START
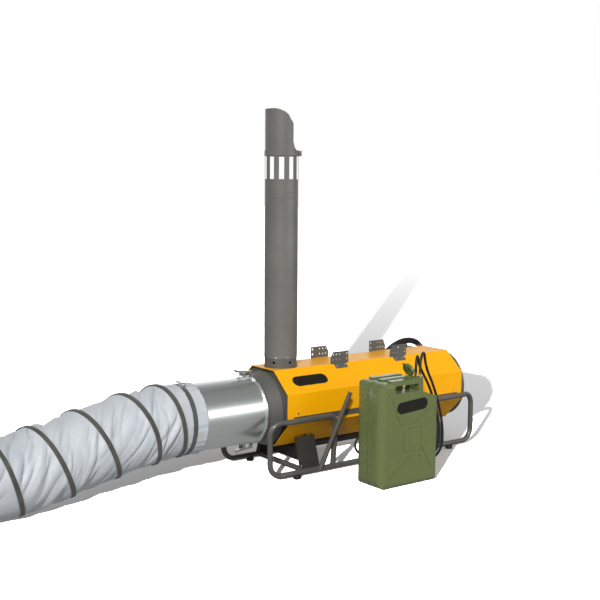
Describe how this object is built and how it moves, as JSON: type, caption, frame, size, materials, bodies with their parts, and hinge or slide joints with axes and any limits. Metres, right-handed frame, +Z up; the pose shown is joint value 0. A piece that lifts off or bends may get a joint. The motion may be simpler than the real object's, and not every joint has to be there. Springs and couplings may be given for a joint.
{
  "type": "indirect fired space heater",
  "caption": "Oil fired air heater in a yellow octagonal casing on a tube frame, with flue, fabric air duct, fuel hoses and a fuel can.",
  "frame": {"origin": "middle of the whole object's footprint, on the floor", "axes": "+X along the heater from the air outlet to the fan, +Z up; the fuel can stands on the -Y side"},
  "size_m": [3.0946, 0.8589, 1.6313],
  "materials": {
    "frame_paint": "satin",
    "dark_paint": "satin",
    "black_paint": "satin",
    "yellow_paint": "gloss",
    "box_paint": "satin",
    "olive_paint": "gloss",
    "black_rubber": "satin",
    "black_plastic": "matte",
    "red_plastic": "gloss",
    "green_lens": "gloss",
    "galvanised_steel": "satin",
    "bright_steel": "satin",
    "cast_aluminium": "matte",
    "brass": "satin",
    "duct_cloth": "satin",
    "duct_strip": "matte"
  },
  "bodies": {
    "heater": {"base_tubes": "frame_paint", "front_end_loops": "frame_paint", "rear_end_loops": "frame_paint", "cross_tubes": "frame_paint", "side_rails": "frame_paint", "leg_plates": "dark_paint", "saddle_plates": "black_paint", "undertray": "black_paint", "hanger_arms": "frame_paint", "rubber_feet": "black_rubber", "upper_cover": "yellow_paint", "lower_cover": "yellow_paint", "front_cone": "dark_paint", "rear_cover": "dark_paint", "inlet_guard": "frame_paint", "inner_shell": "dark_paint", "badge_plates": "black_plastic", "casing_fasteners": "bright_steel", "flue_collar": "dark_paint", "flue_pipe": "dark_paint", "hood_clamp": "bright_steel", "cradle_plates": "dark_paint", "outlet_adapter": "galvanised_steel", "latch_brackets": "galvanised_steel", "duct_fabric": "duct_cloth", "duct_spiral": "duct_strip", "duct_strap": "duct_strip", "control_box": "box_paint", "control_lid": "box_paint", "pilot_lamp": "green_lens", "thermostat_socket": "black_plastic", "cable_gland": "black_plastic", "cable_hook": "dark_paint", "power_cable": "black_rubber", "cable_coil": "black_rubber", "power_plug": "black_plastic", "combustion_chamber": "bright_steel", "heat_exchanger": "bright_steel", "fan_motor": "box_paint", "burner_housing": "bright_steel", "burner_motor": "box_paint", "fuel_pump": "cast_aluminium", "ignition_transformer": "black_plastic", "burner_nozzle": "brass", "suction_hose": "black_rubber", "return_hose": "black_rubber", "fuel_lance": "brass", "can_body": "olive_paint"},
    "hood": {"rain_hood": "dark_paint"},
    "fan": {"fan_impeller": "black_plastic"},
    "burner_fan": {"burner_wheel": "bright_steel"},
    "top_latch": {"latch_lever_top": "galvanised_steel"},
    "bottom_latch": {"latch_lever_bottom": "galvanised_steel"},
    "strap_catch": {"strap_lever": "galvanised_steel"},
    "cap": {"can_cap": "olive_paint"},
    "cap_lever": {"can_cap_lever": "olive_paint"},
    "knob": {"switch_knob": "black_plastic"},
    "button": {"reset_button": "red_plastic"},
    "flap": {"socket_flap": "black_plastic"},
    "shutter": {"air_shutter": "galvanised_steel"}
  },
  "joints": [
    {"name": "hood_turn", "type": "hinge", "parent": "heater", "child": "hood", "pos_m": [0.45625, 0.13875, 1.4493], "axis": [0, 0, 1], "continuous": true},
    {"name": "fan_spin", "type": "hinge", "parent": "heater", "child": "fan", "pos_m": [1.36525, 0.13875, 0.296], "axis": [1, 0, 0], "continuous": true},
    {"name": "burner_fan_spin", "type": "hinge", "parent": "heater", "child": "burner_fan", "pos_m": [0.95525, 0.13875, 0.296], "axis": [0, 1, 0], "continuous": true},
    {"name": "top_latch_swing", "type": "hinge", "parent": "heater", "child": "top_latch", "pos_m": [0.24795, 0.13875, 0.461], "axis": [0, -1, 0], "range_deg": [0, 40]},
    {"name": "bottom_latch_swing", "type": "hinge", "parent": "heater", "child": "bottom_latch", "pos_m": [0.24795, 0.13875, 0.131], "axis": [0, 1, 0], "range_deg": [0, 40]},
    {"name": "strap_catch_swing", "type": "hinge", "parent": "heater", "child": "strap_catch", "pos_m": [-0.08175, 0.09911, 0.455], "axis": [1, 0, 0], "range_deg": [0, 110]},
    {"name": "cap_swing", "type": "hinge", "parent": "heater", "child": "cap", "pos_m": [0.8231, -0.34125, 0.463], "axis": [0, -1, 0], "range_deg": [-25, 0]},
    {"name": "cap_lever_swing", "type": "hinge", "parent": "cap", "child": "cap_lever", "pos_m": [0.80235, -0.34125, 0.47873], "axis": [0, -1, 0], "range_deg": [0, 60]},
    {"name": "switch_turn", "type": "hinge", "parent": "heater", "child": "knob", "pos_m": [0.81925, 0.40175, 0.333], "axis": [0, 1, 0], "range_deg": [-60, 60]},
    {"name": "reset_press", "type": "slide", "parent": "heater", "child": "button", "axis": [0, -1, 0], "range_m": [0, 0.003], "stiffness_N_per_m": 400, "springref_m": -0.002},
    {"name": "flap_swing", "type": "hinge", "parent": "heater", "child": "flap", "pos_m": [0.95725, 0.41425, 0.356], "axis": [1, 0, 0], "range_deg": [0, 90]},
    {"name": "shutter_turn", "type": "hinge", "parent": "heater", "child": "shutter", "pos_m": [0.95525, 0.09375, 0.296], "axis": [0, 1, 0], "range_deg": [0, 30]}
  ]
}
END
Exercise - Return all of the data exactly as it reads.

Expected answer -
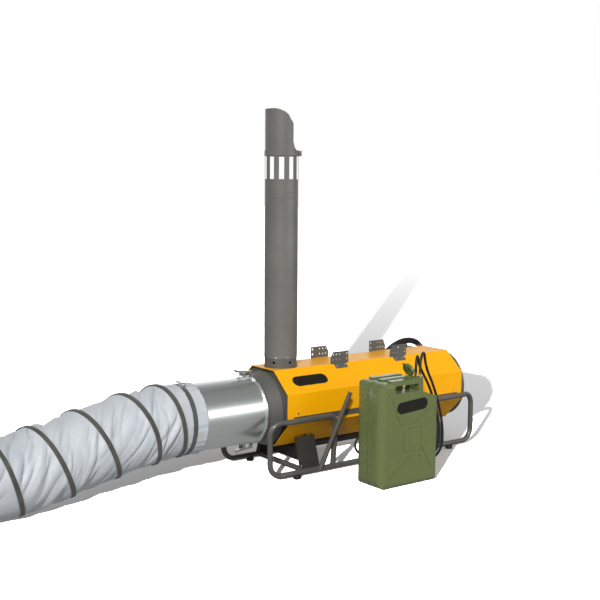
Describe how this object is built and how it moves, as JSON: type, caption, frame, size, materials, bodies with their parts, and hinge or slide joints with axes and any limits. Metres, right-handed frame, +Z up; the pose shown is joint value 0. A piece that lifts off or bends may get a joint. The motion may be simpler than the real object's, and not every joint has to be there. Springs and couplings may be given for a joint.
{
  "type": "indirect fired space heater",
  "caption": "Oil fired air heater in a yellow octagonal casing on a tube frame, with flue, fabric air duct, fuel hoses and a fuel can.",
  "frame": {"origin": "middle of the whole object's footprint, on the floor", "axes": "+X along the heater from the air outlet to the fan, +Z up; the fuel can stands on the -Y side"},
  "size_m": [3.0946, 0.8589, 1.6313],
  "materials": {
    "frame_paint": "satin",
    "dark_paint": "satin",
    "black_paint": "satin",
    "yellow_paint": "gloss",
    "box_paint": "satin",
    "olive_paint": "gloss",
    "black_rubber": "satin",
    "black_plastic": "matte",
    "red_plastic": "gloss",
    "green_lens": "gloss",
    "galvanised_steel": "satin",
    "bright_steel": "satin",
    "cast_aluminium": "matte",
    "brass": "satin",
    "duct_cloth": "satin",
    "duct_strip": "matte"
  },
  "bodies": {
    "heater": {"base_tubes": "frame_paint", "front_end_loops": "frame_paint", "rear_end_loops": "frame_paint", "cross_tubes": "frame_paint", "side_rails": "frame_paint", "leg_plates": "dark_paint", "saddle_plates": "black_paint", "undertray": "black_paint", "hanger_arms": "frame_paint", "rubber_feet": "black_rubber", "upper_cover": "yellow_paint", "lower_cover": "yellow_paint", "front_cone": "dark_paint", "rear_cover": "dark_paint", "inlet_guard": "frame_paint", "inner_shell": "dark_paint", "badge_plates": "black_plastic", "casing_fasteners": "bright_steel", "flue_collar": "dark_paint", "flue_pipe": "dark_paint", "hood_clamp": "bright_steel", "cradle_plates": "dark_paint", "outlet_adapter": "galvanised_steel", "latch_brackets": "galvanised_steel", "duct_fabric": "duct_cloth", "duct_spiral": "duct_strip", "duct_strap": "duct_strip", "control_box": "box_paint", "control_lid": "box_paint", "pilot_lamp": "green_lens", "thermostat_socket": "black_plastic", "cable_gland": "black_plastic", "cable_hook": "dark_paint", "power_cable": "black_rubber", "cable_coil": "black_rubber", "power_plug": "black_plastic", "combustion_chamber": "bright_steel", "heat_exchanger": "bright_steel", "fan_motor": "box_paint", "burner_housing": "bright_steel", "burner_motor": "box_paint", "fuel_pump": "cast_aluminium", "ignition_transformer": "black_plastic", "burner_nozzle": "brass", "suction_hose": "black_rubber", "return_hose": "black_rubber", "fuel_lance": "brass", "can_body": "olive_paint"},
    "hood": {"rain_hood": "dark_paint"},
    "fan": {"fan_impeller": "black_plastic"},
    "burner_fan": {"burner_wheel": "bright_steel"},
    "top_latch": {"latch_lever_top": "galvanised_steel"},
    "bottom_latch": {"latch_lever_bottom": "galvanised_steel"},
    "strap_catch": {"strap_lever": "galvanised_steel"},
    "cap": {"can_cap": "olive_paint"},
    "cap_lever": {"can_cap_lever": "olive_paint"},
    "knob": {"switch_knob": "black_plastic"},
    "button": {"reset_button": "red_plastic"},
    "flap": {"socket_flap": "black_plastic"},
    "shutter": {"air_shutter": "galvanised_steel"}
  },
  "joints": [
    {"name": "hood_turn", "type": "hinge", "parent": "heater", "child": "hood", "pos_m": [0.45625, 0.13875, 1.4493], "axis": [0, 0, 1], "continuous": true},
    {"name": "fan_spin", "type": "hinge", "parent": "heater", "child": "fan", "pos_m": [1.36525, 0.13875, 0.296], "axis": [1, 0, 0], "continuous": true},
    {"name": "burner_fan_spin", "type": "hinge", "parent": "heater", "child": "burner_fan", "pos_m": [0.95525, 0.13875, 0.296], "axis": [0, 1, 0], "continuous": true},
    {"name": "top_latch_swing", "type": "hinge", "parent": "heater", "child": "top_latch", "pos_m": [0.24795, 0.13875, 0.461], "axis": [0, -1, 0], "range_deg": [0, 40]},
    {"name": "bottom_latch_swing", "type": "hinge", "parent": "heater", "child": "bottom_latch", "pos_m": [0.24795, 0.13875, 0.131], "axis": [0, 1, 0], "range_deg": [0, 40]},
    {"name": "strap_catch_swing", "type": "hinge", "parent": "heater", "child": "strap_catch", "pos_m": [-0.08175, 0.09911, 0.455], "axis": [1, 0, 0], "range_deg": [0, 110]},
    {"name": "cap_swing", "type": "hinge", "parent": "heater", "child": "cap", "pos_m": [0.8231, -0.34125, 0.463], "axis": [0, -1, 0], "range_deg": [-25, 0]},
    {"name": "cap_lever_swing", "type": "hinge", "parent": "cap", "child": "cap_lever", "pos_m": [0.80235, -0.34125, 0.47873], "axis": [0, -1, 0], "range_deg": [0, 60]},
    {"name": "switch_turn", "type": "hinge", "parent": "heater", "child": "knob", "pos_m": [0.81925, 0.40175, 0.333], "axis": [0, 1, 0], "range_deg": [-60, 60]},
    {"name": "reset_press", "type": "slide", "parent": "heater", "child": "button", "axis": [0, -1, 0], "range_m": [0, 0.003], "stiffness_N_per_m": 400, "springref_m": -0.002},
    {"name": "flap_swing", "type": "hinge", "parent": "heater", "child": "flap", "pos_m": [0.95725, 0.41425, 0.356], "axis": [1, 0, 0], "range_deg": [0, 90]},
    {"name": "shutter_turn", "type": "hinge", "parent": "heater", "child": "shutter", "pos_m": [0.95525, 0.09375, 0.296], "axis": [0, 1, 0], "range_deg": [0, 30]}
  ]
}